* Begin DATASET EXTRACT *

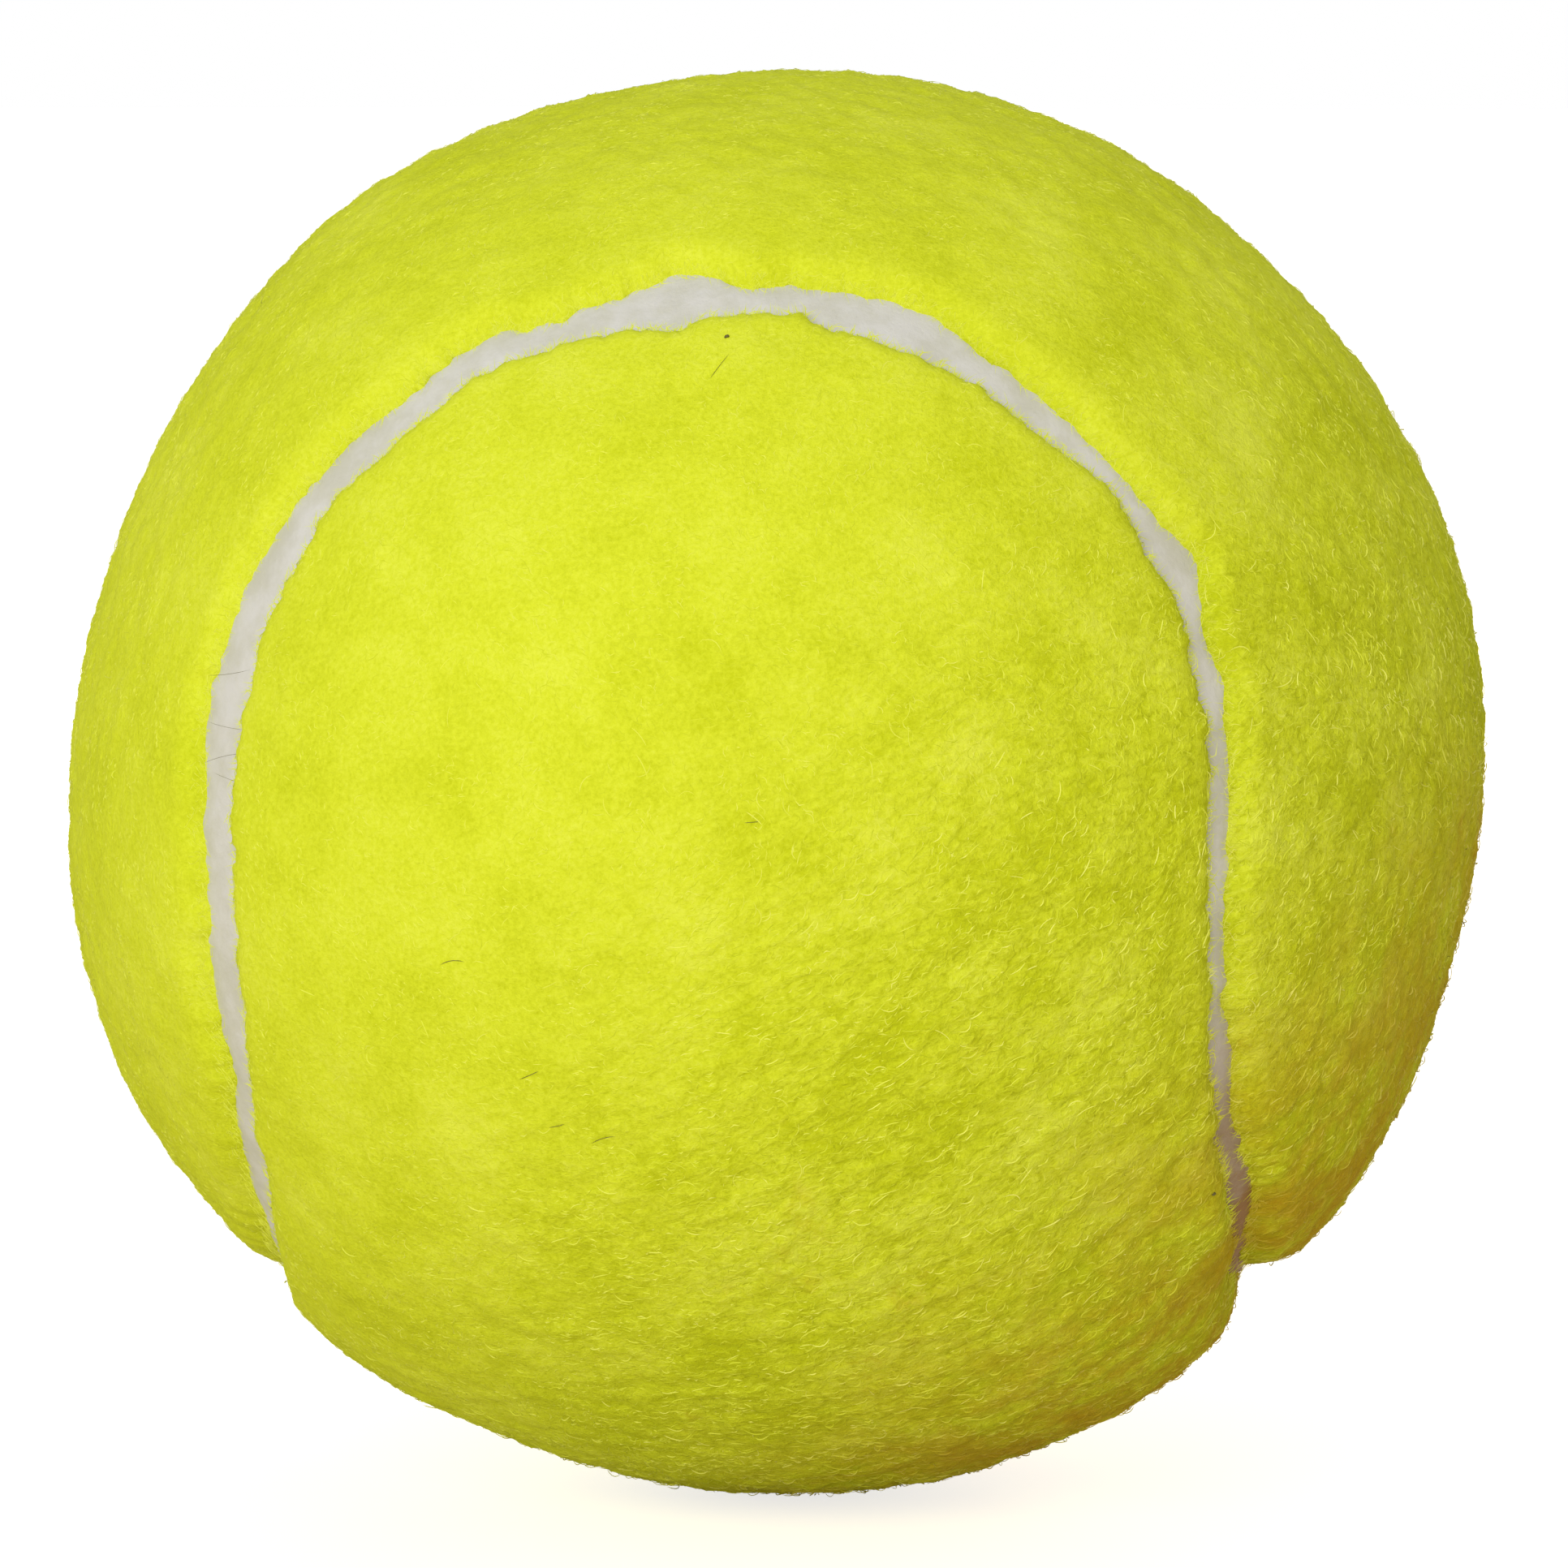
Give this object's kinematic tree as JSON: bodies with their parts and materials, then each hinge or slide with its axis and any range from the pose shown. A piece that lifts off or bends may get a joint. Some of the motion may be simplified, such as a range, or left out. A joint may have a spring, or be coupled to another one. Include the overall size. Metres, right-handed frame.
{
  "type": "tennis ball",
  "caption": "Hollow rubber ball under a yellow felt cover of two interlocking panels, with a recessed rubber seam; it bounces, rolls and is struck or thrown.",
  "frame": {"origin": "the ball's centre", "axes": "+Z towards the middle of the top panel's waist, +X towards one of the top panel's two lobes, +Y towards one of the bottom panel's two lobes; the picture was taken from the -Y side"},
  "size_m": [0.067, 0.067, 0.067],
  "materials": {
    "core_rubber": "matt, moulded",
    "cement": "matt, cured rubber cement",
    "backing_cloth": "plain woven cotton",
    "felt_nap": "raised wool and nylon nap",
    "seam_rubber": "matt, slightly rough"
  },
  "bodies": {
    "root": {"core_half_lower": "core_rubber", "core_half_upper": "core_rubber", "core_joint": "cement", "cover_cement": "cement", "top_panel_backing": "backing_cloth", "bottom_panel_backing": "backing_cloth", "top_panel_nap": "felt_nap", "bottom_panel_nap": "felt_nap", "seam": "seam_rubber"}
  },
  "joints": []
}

* End DATASET EXTRACT *

EXERCISE DESCRIPTION: Determine how many lines include the word "bodies" and report that number by itself.

EXERCISE RESPONSE: 2